Tout ceci devrait nous faire prendre conscience du fait que la Bible n'est pas un livre d'instruction, d'enseignement, mais qu'elle est un sacrement qui nous met en communication avec Dieu à travers le Christ. Nous ne sommes assurément pas habitués à comprendre les choses ainsi, mais la Bible doit être comprise comme un sacrement à travers lequel Dieu se révèle, se livre, se fait connaître à nous et nous permet de le rencontrer. Un chrétien, quand il ouvre les Écritures, devrait avoir conscience qu'en elle il rencontre le Christ et que l'Écriture même est le Corps du Christ. Ignace d'Antioche parle de l'évangile comme de la chair du Christ et la tradition patristique affirme que « les Écritures sont le Corps du Christ ». Saint François demande lui aussi à ses frères de traiter les livres de l'Écriture avec une attention extrême et de les vénérer comme le Corps même du Christ. Si nous sommes chrétiens, nous devons donc avoir ce sens de l'Écriture: il ne s'agit pas d'idolâtrie, ni de tomber dans la vision d'un christianisme « religion du Livre »; mais la rencontre avec l'Écriture est pour nous une rencontre vivante, une assiduité avec le Seigneur.

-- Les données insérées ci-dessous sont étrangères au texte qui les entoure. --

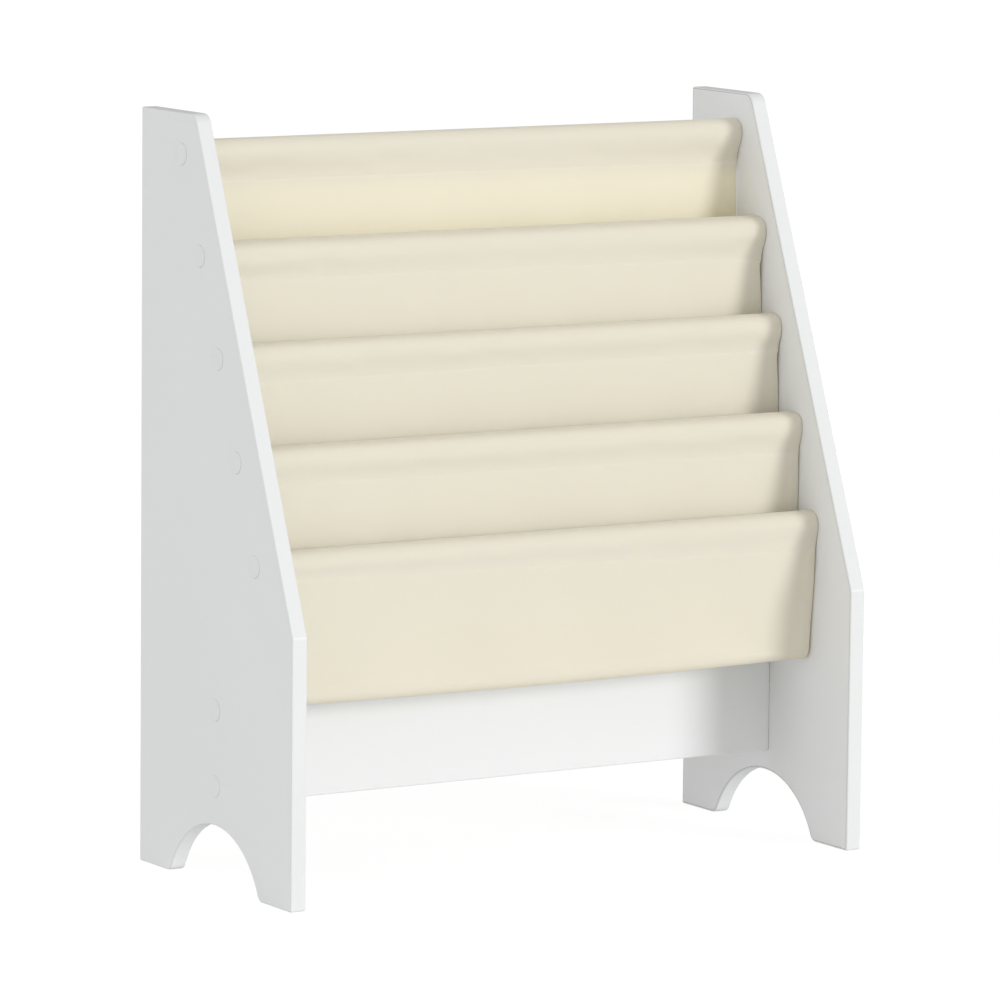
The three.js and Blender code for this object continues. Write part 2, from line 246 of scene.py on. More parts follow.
@dataclass
class Shell:
    """Vertices and faces gathered for one mesh.

    Attributes:
        name: The piece's name.
        places: Each vertex's place.
        marks: By attribute, how much of a rounded-over edge, of an edging's joint and of the
            edging itself each vertex is, 0 to 1.
        faces: Each face's vertices, going round it as seen from outside.
    """

    name: str
    places: list[Point3] = field(default_factory=list)
    marks: dict[str, list[float]] = field(
        default_factory=lambda: {"rounded_edge": [], "edging_joint": [], "edging_band": []}
    )
    faces: list[list[int]] = field(default_factory=list)

    def ring(self, points: list[Point3], **marked: float) -> list[int]:
        """Adds a closed ring of vertices, with marks by attribute, and returns their numbers."""
        first = len(self.places)
        self.places += points
        for label, values in self.marks.items():
            values += [marked.get(label, 0.0)] * len(points)
        return list(range(first, first + len(points)))

    def bridge(self, lower: list[int], upper: list[int]) -> None:
        """Joins two rings that run the same way round with a band of four-sided faces."""
        count = len(lower)
        for i in range(count):
            j = (i + 1) % count
            self.faces.append([lower[i], lower[j], upper[j], upper[i]])

    def skin(self, rings: list[list[int]], side: Side = Side.RIGHT) -> None:
        """Joins each ring to the next one, seen from outside as they run towards a side."""
        for one, other in zip(rings, rings[1:]):
            self.bridge(*((one, other) if side is Side.RIGHT else (other, one)))

    def lid(self, ring: list[int], facing: float) -> None:
        """Closes a ring with one face, towards +X for 1 and -X for -1."""
        self.faces.append(ring if facing > 0 else ring[::-1])

    def plate(self, loops: list[list[int]], facing: float) -> None:
        """Fills a flat face that lies square to X.

        Args:
            loops: The outline's vertices, then each hole's.
            facing: 1 for a face towards +X and -1 for one towards -X.
        """
        flat = [[Vector((*self.places[v][1:], 0.0)) for v in loop] for loop in loops]
        numbers = [v for loop in loops for v in loop]
        spots = [p for loop in flat for p in loop]
        for a, b, c in tessellate_polygon(flat):
            turn = (spots[b] - spots[a]).cross(spots[c] - spots[a]).z
            corners = [a, b, c] if turn * facing > 0 else [a, c, b]
            self.faces.append([numbers[v] for v in corners])

    def finish(self, material: Material, sharp: float) -> Piece:
        """Makes the mesh and its object.

        Args:
            material: What the piece is finished with.
            sharp: Edges that turn by more than this many degrees stay crisp.

        Returns:
            The piece, shaded smooth, with its flat faces kept flat.
        """
        mesh = bpy.data.meshes.new(self.name)
        mesh.from_pydata(self.places, [], self.faces)
        for label, marks in self.marks.items():
            mesh.attributes.new(label, "FLOAT", "POINT").data.foreach_set("value", marks)
        mesh.materials.append(material)
        mesh.shade_smooth()
        mesh.set_sharp_from_angle(angle=math.radians(sharp))
        piece = put_in_scene(self.name, mesh)
        flatten = piece.modifiers.new("flat faces stay flat", "WEIGHTED_NORMAL")
        flatten.mode = "FACE_AREA"
        flatten.keep_sharp = True
        return piece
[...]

À travers l'appel à la foi, Dieu se fait connaître, se révèle, se livre, parce que ce n'est qu'ainsi que grandit l'amour pour lui. L'Écriture est une voie privilégiée pour connaître Dieu: elle a la primauté sur tout. Certes, la nature aussi nous aide à connaître Dieu, mais seulement si l'Écriture nous révèle auparavant qu'elle est création. Sans cette indication, nous finirions par chercher Dieu dans l'idolâtrie et nous risquerions de dire que le soleil est dieu, alors que l'Écriture indique simplement qu'il est un grand luminaire (voir Gn 1,16).